Besides the cartoonish illustrations and dry dialogue is a narration that touches on literature of all kinds, as Bechdel likens texts and passages to points in her own time. What’s created is a flowing story that peaks and troughs and runs wild and streams slowly, as Bechdel’s narrator attempts to grow closer to her father, and if not, understand him, and failing that, hate him. When that doesn’t work, she learns to be like him. And the reader is left wondering if there was really anything wrong at all.
I had the experience of working in the upstair apartment of a funeral home temporarily. My first husband's law practice was there. The wallpaper and carpet were funeral home style. The worst part was that I know where the caskets had been.
Alison's farher was eccentric and a perfectionist, not one to give warm hugs. He had affairs with the men he hired and I will never forgive for demanding help with the embalming of a client. Not much help but just being there with a naked corpse is not a good experience for any child.
This book is one of deeply troubled childhood. The graphics and writing was top notch and now I want to read her book about her mother.
You've probably heard of Alison Bechdel thanks to something used in film criticism called the Bechdel Test. For a film to pass the test it need to feature (1) at least two named female characters who (2) talk to each other about (3) something other than a man. Sadly, a lot of movies don't pass this simple three-question test...
I had fun reading Fun home: A Family Tragicomic and checking to see if Bechdel's graphic memoir passed her eponymous test. It took a lot longer than I thought it would, but that's probably just because the test is meant to check films that feature a lot of dialogue and not graphic novels with a lot of narration.
Fun Home tells the story of Bechdel's relationship with her father with plenty of literary allusions (Icarus, The Great Gatsby, what seems to be the entire works of James Joyce). There's also a wide overarching theme of sexuality due to both Alison and her father being gay. The novel is by no means chronological, but as the story continues you revisit scenes with new knowledge.
Bruce (Alison's father) was a closeted high school English teacher and funeral director (who worked at a FUNeral HOME, get it?) who obsesses over restoring the Bechdel house to its Victorian glory. Helen (Alison's mother) worked on her dissertation whenever she wasn't acting in local theatrical productions (that often lent themselves to having themes pertinent to Alison or her parents' lives).

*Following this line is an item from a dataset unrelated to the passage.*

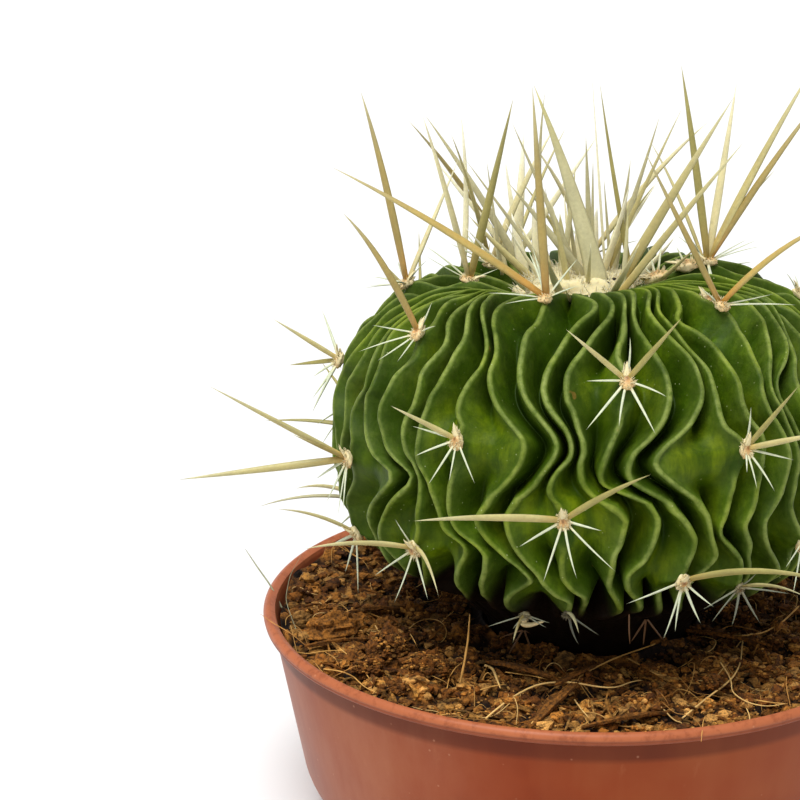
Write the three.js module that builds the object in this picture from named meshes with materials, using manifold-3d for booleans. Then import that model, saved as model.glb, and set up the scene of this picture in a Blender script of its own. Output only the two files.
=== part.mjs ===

It's in college that Alison realizes she's a lesbian and shortly after coming out to her parents, she finds out that her parents are getting a divorce because of her own father's homosexualtiy. While Alison and her father could have used their shared queerness to grow closer, fate (or her father's decision to kill himself) prevented that from happening. Just weeks after news of the divorce comes out, Bruce is killed by a Sunbeam delivery truck. The official ruling was after crossing the road, something like a snake in the grass caused him to jump backwards into the path of the truck, but Alison thinks he may have backed into the road on purpose. Many parts of the story focus on Alison wondering if her own coming out may have caused her father to commit suicide.
The story and artwork were all very nice. The literary allusions were a little overbearing. Most of them went over my head; I feel like there should be a Cliffs Notes companion pamphlet sold with this to explain most of the connections. What I really want to do now is watch the Broadway musical adaptation of this story. Ever since I saw Sydney Lucas destroy at last year's Tony Awards with "Ring of Keys" I wanted to see what this musical was about. I'm glad I read the novel first but I can't imagine how different everything would be on stage.